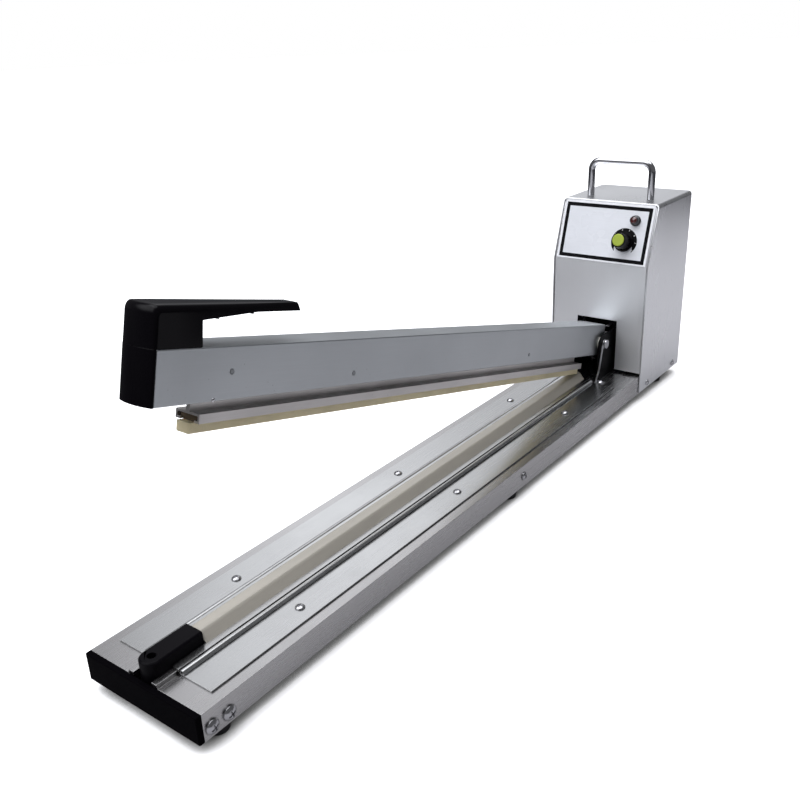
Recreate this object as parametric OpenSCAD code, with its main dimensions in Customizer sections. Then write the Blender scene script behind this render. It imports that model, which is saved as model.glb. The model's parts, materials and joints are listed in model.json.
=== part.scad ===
// Long arm impulse sealer for plastic bags, shown with its arm standing open.
// Millimetres, +Z up, the operator's end at -Y and the housing at +Y.
// The origin lies on the table, under the middle of the whole object.

/* [Base] */
// Width of the aluminium base
base_w = 100; // [94:1:110]
// Height of the aluminium base
base_h = 19.5; // [17:0.5:24]
// Wall of the aluminium base
base_wall = 2; // [1.6:0.1:2.4]
// Width of the open channel along the middle of the base
channel_w = 16.2; // [15.4:0.2:18]
// Width of the raised rib on each side of the channel
rib_w = 4.4; // [3.6:0.1:5]
// Height of the raised rib above the base
rib_h = 2.5; // [2:0.1:3]
// Width of the groove beside each rib
groove_w = 1.2; // [0.8:0.1:1.5]
// Depth of the groove beside each rib
groove_d = 0.8; // [0.4:0.1:1.2]
// Width of the inward flange along the bottom of each side
flange_w = 20; // [18:0.5:24]
// Radius of the screw bosses inside the base
boss_r = 3.2; // [2.8:0.1:3.4]
// Distance of the screw bosses from the middle
boss_x = 36; // [35:0.5:38]

/* [Feet and end cap] */
// Height of the rubber feet
foot_h = 8; // [6:0.5:10]
// Radius of the rubber feet
foot_r = 8; // [6.5:0.5:8.5]
// Distance from the side of the base to a foot
foot_inset = 2.5; // [2:0.5:4]
// Distance of the front feet from the front of the base
foot_front = 18; // [14:1:20]
// Distance of the middle feet from the front of the base
foot_mid = 348; // [300:1:400]
// Distance of the rear feet from the rear of the housing
foot_rear = 40; // [24:1:50]
// Thickness of the front end cap
cap_t = 4; // [3:0.5:6]
// Chamfer of the front end cap
cap_chamfer = 0.5; // [0.3:0.1:1.5]
// Length of the plugs of the front end cap
cap_plug = 25; // [24:1:32]

/* [Clamp strips] */
// Thickness of the clamp strips
strip_t = 1.2; // [1:0.1:1.5]
// Distance from the outer edge of a clamp strip to the side of the base
strip_edge = 8.5; // [6:0.5:12]
// Distance from the front of the base to the clamp strips
strip_front = 15.6; // [12:0.2:22]
// Radius of the rolled bead of the clamp strips
bead_r = 2.1; // [1.8:0.1:2.3]
// Distance of the clamp screws from the middle
clamp_screw_x = 29.4; // [26:0.2:30.6]
// Distance of the first clamp screw from the front end of its strip
clamp_screw_first = 87; // [60:1:100]
// Spacing of the clamp screws
clamp_screw_pitch = 184; // [150:1:190]
// Head diameter of the clamp screws
clamp_head_d = 6.4; // [5.5:0.1:7]

/* [Sealing bed] */
// Length of the sealing bed
bed_len = 512; // [480:1:560]
// Width of the bed bar
bed_w = 8; // [7:0.2:9]
// Height of the bed bar above the base
bed_rise = 10; // [9:0.2:12]
// Height of the foot of the bed bar
bar_foot_h = 3; // [2:0.5:4]
// Thickness of the insulating tape
tape_t = 0.3; // [0.2:0.1:0.4]
// Thickness of the heating ribbon
ribbon_t = 0.2; // [0.1:0.1:0.3]
// Width of the heating ribbon
ribbon_w = 5; // [3:0.5:6]
// Thickness of the coated cloth
cloth_t = 0.3; // [0.2:0.05:0.4]

/* [Terminals] */
// Length of the front terminal cover
cover_len = 40; // [38:1:48]
// Wall of the terminal covers
cover_wall = 1.3; // [1:0.1:1.5]
// Height of the front terminal cover above the bed
cover_over = 1.6; // [1.5:0.1:2.4]
// Bevel along the top of the front terminal cover
cover_bevel = 1.2; // [0.6:0.1:1.2]
// Length of the rear terminal cover
rear_cover_len = 15; // [14:0.5:18]
// Length of the brass terminals
terminal_len = 10; // [8:0.5:11]
// Height of the brass terminals
terminal_h = 13.5; // [11:0.5:14]
// Width of the brass terminals
terminal_w = 11; // [9:0.5:11.5]
// Travel of the front terminal as the ribbon grows warm
terminal_travel = 1.5; // [1:0.1:2]

/* [Arm] */
// Width of the arm tube
arm_w = 27.2; // [25:0.2:29]
// Height of the arm tube
arm_h = 31.4; // [30:0.1:33]
// Wall of the arm tube
arm_wall = 1.5; // [1.3:0.1:1.8]
// Corner radius of the arm tube
arm_corner = 1; // [0.8:0.1:2.5]
// Height of the hinge pin above the base
pivot_rise = 36.5; // [36:0.25:38]
// Height of the top of the arm above the hinge pin
arm_over = 18.8; // [18.4:0.1:19.5]
// Length of the arm tube behind the hinge pin
arm_tail_len = 8; // [7:0.5:9]
// Distance from the front of the closed arm to the front of the base
arm_setback = 12; // [8:0.5:20]
// Angle at which the arm stands open
open_angle = 14.4; // [12:0.1:15]
// Diameter of the hinge pin
pin_d = 6; // [5:0.5:6.5]
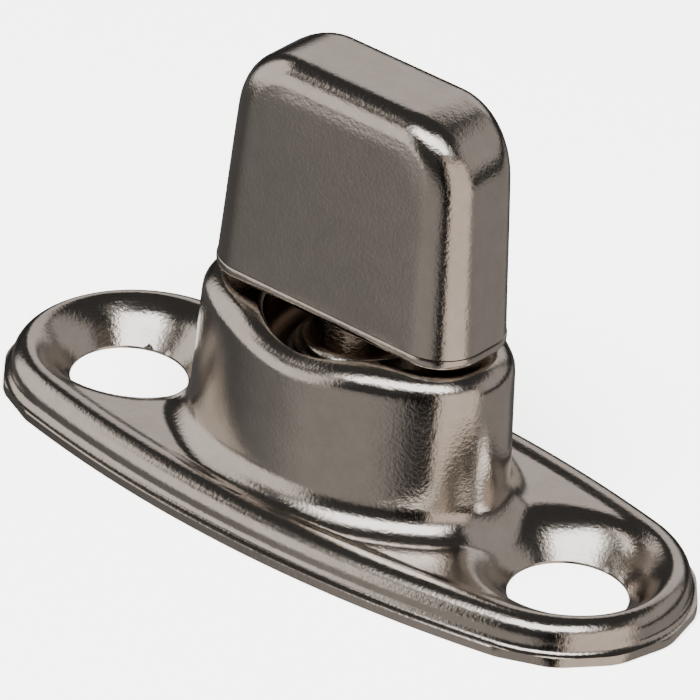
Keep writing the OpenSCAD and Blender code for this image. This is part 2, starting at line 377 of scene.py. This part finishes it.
def plain_metal(name, colour, mark_mm, roughness, stretch=(1.0, 1.0, 1.0)):
    """Bare metal with fine drawn or stamped marks that scatter its highlight."""
    material = bpy.data.materials.new(name)
    material.use_nodes = True
    tree = material.node_tree
    tree.nodes.clear()
    place = add_node(tree, "ShaderNodeTexCoord")
    turn = add_node(
        tree, "ShaderNodeMapping", {"Scale": stretch}, {"Vector": place.outputs["Object"]},
    )
    marks = add_node(
        tree, "ShaderNodeTexNoise",
        {"Scale": 1000 / mark_mm, "Detail": 4.0, "Roughness": 0.6},
        {"Vector": turn.outputs["Vector"]},
    )
    rough = add_node(
        tree, "ShaderNodeMapRange",
        {"To Min": roughness * 0.8, "To Max": roughness * 1.25},
        {"Value": marks.outputs["Fac"]},
    )
    bump = add_node(
        tree, "ShaderNodeBump", {"Strength": 0.4, "Distance": 0.00001},
        {"Height": marks.outputs["Fac"]},
    )
    shader = add_node(
        tree, "ShaderNodeBsdfPrincipled", {"Metallic": 1.0, "Base Color": linear(colour)},
        {"Roughness": rough.outputs["Result"], "Normal": bump.outputs["Normal"]},
    )
    add_node(tree, "ShaderNodeOutputMaterial", links={"Surface": shader.outputs["BSDF"]})
    return material


# ---------------------------------------------------------------- pressed base


def foot_rise(away, s):
    """Height of the hollow curve at the turret's foot, at a distance out from the wall."""
    if away >= s.foot_r:
        return 0.0
    away = max(away, 0.0)
    return s.foot_r - math.sqrt(s.foot_r ** 2 - (s.foot_r - away) ** 2)


def rounded(top, r, inside):
    """Height of a top face whose edge is rounded, at a distance in from its side."""
    if inside >= r:
        return top
    return top - r + math.sqrt(max(0.0, r ** 2 - (r - inside) ** 2))


def edge_rows(s):
    """Insets and heights of the plate's edge: lip, hollow step, side and rounded edge."""
    bevel, bevel_down, step_rise = 0.00004, 0.00005, 0.00042
    step_rings, edge_rings = 7, 12
    rows = [(0.0, 0.0), (0.0, s.lip_h - bevel_down), (bevel, s.lip_h)]
    for i in range(1, step_rings + 1):
        a = math.pi / 2 * i / step_rings
        rows.append((
            bevel + (s.lip_out - bevel) * math.sin(a), s.lip_h + step_rise * (1 - math.cos(a)),
        ))
    for i in range(edge_rings + 1):
        a = math.pi / 2 * i / edge_rings
        rows.append((
            s.lip_out + s.edge * (1 - math.cos(a)), s.plate_h - s.edge * (1 - math.sin(a)),
        ))
    return rows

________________

* Written problem *
Reproduce all data above, unchanged.

* Solved exercise *
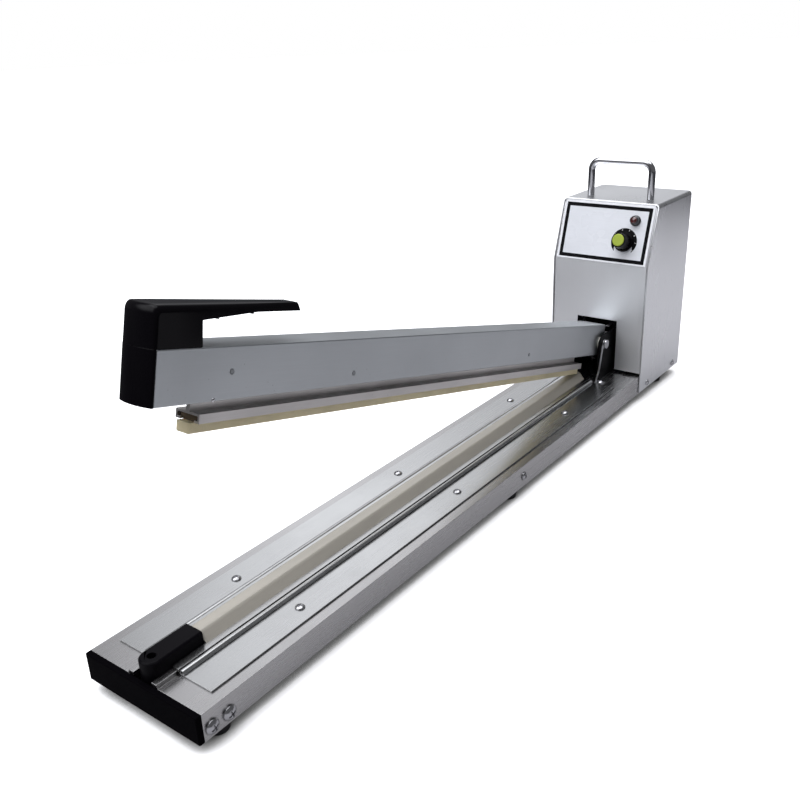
Recreate this object as parametric OpenSCAD code, with its main dimensions in Customizer sections. Then write the Blender scene script behind this render. It imports that model, which is saved as model.glb. The model's parts, materials and joints are listed in model.json.
=== part.scad ===
// Long arm impulse sealer for plastic bags, shown with its arm standing open.
// Millimetres, +Z up, the operator's end at -Y and the housing at +Y.
// The origin lies on the table, under the middle of the whole object.

/* [Base] */
// Width of the aluminium base
base_w = 100; // [94:1:110]
// Height of the aluminium base
base_h = 19.5; // [17:0.5:24]
// Wall of the aluminium base
base_wall = 2; // [1.6:0.1:2.4]
// Width of the open channel along the middle of the base
channel_w = 16.2; // [15.4:0.2:18]
// Width of the raised rib on each side of the channel
rib_w = 4.4; // [3.6:0.1:5]
// Height of the raised rib above the base
rib_h = 2.5; // [2:0.1:3]
// Width of the groove beside each rib
groove_w = 1.2; // [0.8:0.1:1.5]
// Depth of the groove beside each rib
groove_d = 0.8; // [0.4:0.1:1.2]
// Width of the inward flange along the bottom of each side
flange_w = 20; // [18:0.5:24]
// Radius of the screw bosses inside the base
boss_r = 3.2; // [2.8:0.1:3.4]
// Distance of the screw bosses from the middle
boss_x = 36; // [35:0.5:38]

/* [Feet and end cap] */
// Height of the rubber feet
foot_h = 8; // [6:0.5:10]
// Radius of the rubber feet
foot_r = 8; // [6.5:0.5:8.5]
// Distance from the side of the base to a foot
foot_inset = 2.5; // [2:0.5:4]
// Distance of the front feet from the front of the base
foot_front = 18; // [14:1:20]
// Distance of the middle feet from the front of the base
foot_mid = 348; // [300:1:400]
// Distance of the rear feet from the rear of the housing
foot_rear = 40; // [24:1:50]
// Thickness of the front end cap
cap_t = 4; // [3:0.5:6]
// Chamfer of the front end cap
cap_chamfer = 0.5; // [0.3:0.1:1.5]
// Length of the plugs of the front end cap
cap_plug = 25; // [24:1:32]

/* [Clamp strips] */
// Thickness of the clamp strips
strip_t = 1.2; // [1:0.1:1.5]
// Distance from the outer edge of a clamp strip to the side of the base
strip_edge = 8.5; // [6:0.5:12]
// Distance from the front of the base to the clamp strips
strip_front = 15.6; // [12:0.2:22]
// Radius of the rolled bead of the clamp strips
bead_r = 2.1; // [1.8:0.1:2.3]
// Distance of the clamp screws from the middle
clamp_screw_x = 29.4; // [26:0.2:30.6]
// Distance of the first clamp screw from the front end of its strip
clamp_screw_first = 87; // [60:1:100]
// Spacing of the clamp screws
clamp_screw_pitch = 184; // [150:1:190]
// Head diameter of the clamp screws
clamp_head_d = 6.4; // [5.5:0.1:7]

/* [Sealing bed] */
// Length of the sealing bed
bed_len = 512; // [480:1:560]
// Width of the bed bar
bed_w = 8; // [7:0.2:9]
// Height of the bed bar above the base
bed_rise = 10; // [9:0.2:12]
// Height of the foot of the bed bar
bar_foot_h = 3; // [2:0.5:4]
// Thickness of the insulating tape
tape_t = 0.3; // [0.2:0.1:0.4]
// Thickness of the heating ribbon
ribbon_t = 0.2; // [0.1:0.1:0.3]
// Width of the heating ribbon
ribbon_w = 5; // [3:0.5:6]
// Thickness of the coated cloth
cloth_t = 0.3; // [0.2:0.05:0.4]

/* [Terminals] */
// Length of the front terminal cover
cover_len = 40; // [38:1:48]
// Wall of the terminal covers
cover_wall = 1.3; // [1:0.1:1.5]
// Height of the front terminal cover above the bed
cover_over = 1.6; // [1.5:0.1:2.4]
// Bevel along the top of the front terminal cover
cover_bevel = 1.2; // [0.6:0.1:1.2]
// Length of the rear terminal cover
rear_cover_len = 15; // [14:0.5:18]
// Length of the brass terminals
terminal_len = 10; // [8:0.5:11]
// Height of the brass terminals
terminal_h = 13.5; // [11:0.5:14]
// Width of the brass terminals
terminal_w = 11; // [9:0.5:11.5]
// Travel of the front terminal as the ribbon grows warm
terminal_travel = 1.5; // [1:0.1:2]

/* [Arm] */
// Width of the arm tube
arm_w = 27.2; // [25:0.2:29]
// Height of the arm tube
arm_h = 31.4; // [30:0.1:33]
// Wall of the arm tube
arm_wall = 1.5; // [1.3:0.1:1.8]
// Corner radius of the arm tube
arm_corner = 1; // [0.8:0.1:2.5]
// Height of the hinge pin above the base
pivot_rise = 36.5; // [36:0.25:38]
// Height of the top of the arm above the hinge pin
arm_over = 18.8; // [18.4:0.1:19.5]
// Length of the arm tube behind the hinge pin
arm_tail_len = 8; // [7:0.5:9]
// Distance from the front of the closed arm to the front of the base
arm_setback = 12; // [8:0.5:20]
// Angle at which the arm stands open
open_angle = 14.4; // [12:0.1:15]
// Diameter of the hinge pin
pin_d = 6; // [5:0.5:6.5]
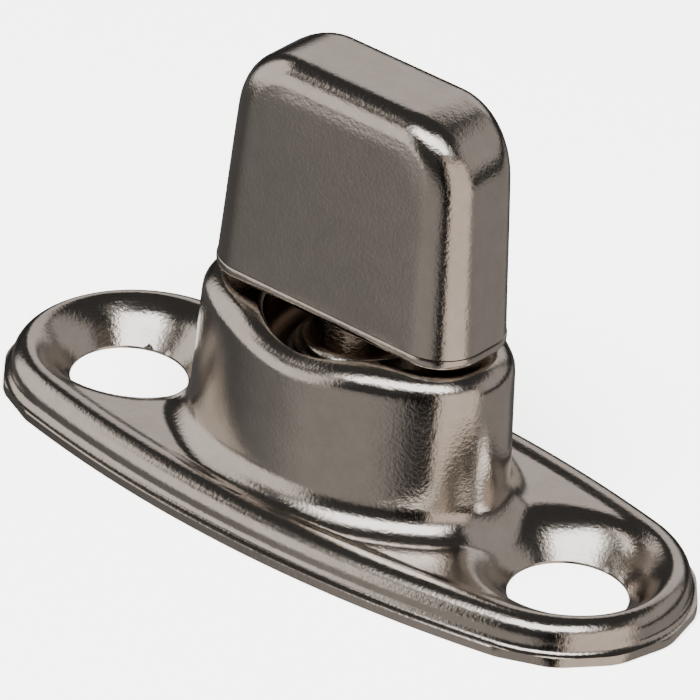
Keep writing the OpenSCAD and Blender code for this image. This is part 2, starting at line 377 of scene.py. This part finishes it.
def plain_metal(name, colour, mark_mm, roughness, stretch=(1.0, 1.0, 1.0)):
    """Bare metal with fine drawn or stamped marks that scatter its highlight."""
    material = bpy.data.materials.new(name)
    material.use_nodes = True
    tree = material.node_tree
    tree.nodes.clear()
    place = add_node(tree, "ShaderNodeTexCoord")
    turn = add_node(
        tree, "ShaderNodeMapping", {"Scale": stretch}, {"Vector": place.outputs["Object"]},
    )
    marks = add_node(
        tree, "ShaderNodeTexNoise",
        {"Scale": 1000 / mark_mm, "Detail": 4.0, "Roughness": 0.6},
        {"Vector": turn.outputs["Vector"]},
    )
    rough = add_node(
        tree, "ShaderNodeMapRange",
        {"To Min": roughness * 0.8, "To Max": roughness * 1.25},
        {"Value": marks.outputs["Fac"]},
    )
    bump = add_node(
        tree, "ShaderNodeBump", {"Strength": 0.4, "Distance": 0.00001},
        {"Height": marks.outputs["Fac"]},
    )
    shader = add_node(
        tree, "ShaderNodeBsdfPrincipled", {"Metallic": 1.0, "Base Color": linear(colour)},
        {"Roughness": rough.outputs["Result"], "Normal": bump.outputs["Normal"]},
    )
    add_node(tree, "ShaderNodeOutputMaterial", links={"Surface": shader.outputs["BSDF"]})
    return material


# ---------------------------------------------------------------- pressed base


def foot_rise(away, s):
    """Height of the hollow curve at the turret's foot, at a distance out from the wall."""
    if away >= s.foot_r:
        return 0.0
    away = max(away, 0.0)
    return s.foot_r - math.sqrt(s.foot_r ** 2 - (s.foot_r - away) ** 2)


def rounded(top, r, inside):
    """Height of a top face whose edge is rounded, at a distance in from its side."""
    if inside >= r:
        return top
    return top - r + math.sqrt(max(0.0, r ** 2 - (r - inside) ** 2))


def edge_rows(s):
    """Insets and heights of the plate's edge: lip, hollow step, side and rounded edge."""
    bevel, bevel_down, step_rise = 0.00004, 0.00005, 0.00042
    step_rings, edge_rings = 7, 12
    rows = [(0.0, 0.0), (0.0, s.lip_h - bevel_down), (bevel, s.lip_h)]
    for i in range(1, step_rings + 1):
        a = math.pi / 2 * i / step_rings
        rows.append((
            bevel + (s.lip_out - bevel) * math.sin(a), s.lip_h + step_rise * (1 - math.cos(a)),
        ))
    for i in range(edge_rings + 1):
        a = math.pi / 2 * i / edge_rings
        rows.append((
            s.lip_out + s.edge * (1 - math.cos(a)), s.plate_h - s.edge * (1 - math.sin(a)),
        ))
    return rows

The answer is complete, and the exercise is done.